Ford To Cut 3,000 Jobs In Shift To EVs.
Reuters reports that Ford is trimming 3,000 salaried and contract jobs as it restructures its workforce for the EV future, a fairly sizable blow to the global automotive workforce.
Ford Chief Executive Jim Farley has been saying for months that he believed the Dearborn, Mich. automaker had too many people, and that not enough of its workforce had the skills required as the auto industry shifts to electric vehicles and digital services.
“We are eliminating work, as well as reorganizing and simplifying functions throughout the business. You will hear more specifics from the leaders of your area of the business later this week,” Farley and Ford Chairman Bill Ford wrote in a joint email.
That’s a lot of people who are about to be given early retirement packages and pink slips, and the last thing we need given rampant inflation [Ed note: I don’t actually think inflation is as bad as some people are making it out to be and given the number of open jobs this could be cast as a realignment – MH] is people out of work. Higher costs of living mean it’s harder to put food on the table and keep on top of bills while searching for a new job, adding stresses that job seekers shouldn’t have to suffer through. While the 3,000 jobs lost will be scattered across the globe, Reuters says that most of them are positions in America, Canada, and India. It’s not great hearing that many positions will be cut close to home and I wish everyone caught up in this the best of luck in finding new jobs.
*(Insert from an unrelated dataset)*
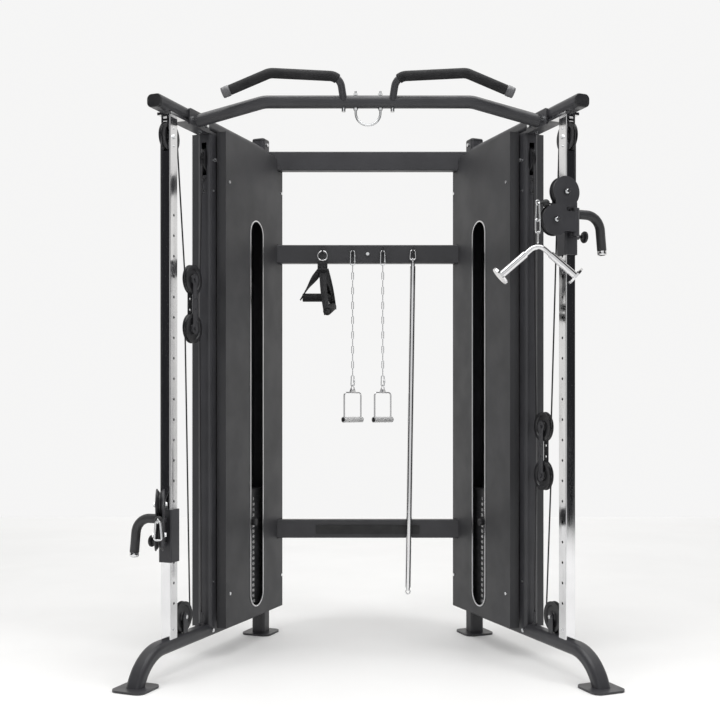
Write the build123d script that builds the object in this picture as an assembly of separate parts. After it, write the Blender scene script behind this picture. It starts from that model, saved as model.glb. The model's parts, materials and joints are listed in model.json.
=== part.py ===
"""Functional trainer: two toed-in side units, each with a chrome guide column, a sliding
pulley carriage, two steel cables and a shrouded weight stack, joined by crossbars at the
back and a pull-up bar at the front.

Millimetres, +Z up, origin on the floor at the centre of the plan. Each side unit is
modelled once in its own side frame and placed by placed(): x runs from the unit's own
centre plane towards the middle of the machine, y runs back along the unit from the centre
of the front foot plate, and z is up. The right unit is the mirror image of the left one,
with its carriage pinned at another height.
"""

from build123d import *
import math
import os

os.makedirs("parts", exist_ok=True)

# Plan of the machine
UNIT_ANGLE = 21.5
FOOT_HALF_SPAN = 810.0
FRONT_MOST, REAR_MOST = -76.0, 957.0
PLAN_CENTRE = (FRONT_MOST + REAR_MOST) / 2
SIDES = ("left", "right")

# Feet, base rail and top beam
FOOT_SIZE, FOOT_RADIUS, FOOT_THICK = 130.0, 28.0, 8.0
RAIL_WIDTH, RAIL_HEIGHT, RAIL_RADIUS, RAIL_WALL = 60.0, 48.0, 18.0, 2.5
RAIL_Z = 110.0
RAIL_TOP = RAIL_Z + RAIL_HEIGHT / 2
LEG_RADIUS = 166.0
LEG_END_Y = 153.0
LEG_SWEEP = 72.0
BEAM_Z = 2084.0
BEAM_FRONT, BEAM_UNDERSIDE = 120.0, 2060.0
PLATE_THICK = 10.0
POST_TOP = BEAM_UNDERSIDE - PLATE_THICK

# Uprights: centre along the unit, width across it, depth along it
COLUMN_Y, COLUMN_WIDTH, COLUMN_DEPTH, COLUMN_WALL = 213.0, 40.0, 50.0, 2.0
UPRIGHT_Y, UPRIGHT_WIDTH, UPRIGHT_DEPTH, UPRIGHT_WALL = 501.0, 60.0, 80.0, 3.0
REAR_Y, REAR_SIZE, REAR_TOP = 940.0, 60.0, 2133.0
HOLE_TOP, HOLE_PITCH, HOLE_COUNT, HOLE_RADIUS = 1687.0, 75.0, 20, 5.0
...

Whelp, time to drop the lid on today’s edition of The Morning Dump. It’s almost hard to believe that August is winding down. I hope everyone had a wonderful automotive summer, and I’m curious to hear what car-related plans everyone has for the autumn. Do you hope to take your toy to a pumpkin patch, wish to hit up your local drive-in theater as the evenings cool, or plan on completing some much-needed maintenance? Whatever the case, I’d love to hear what you’re cooking up for the next few months before snow flies.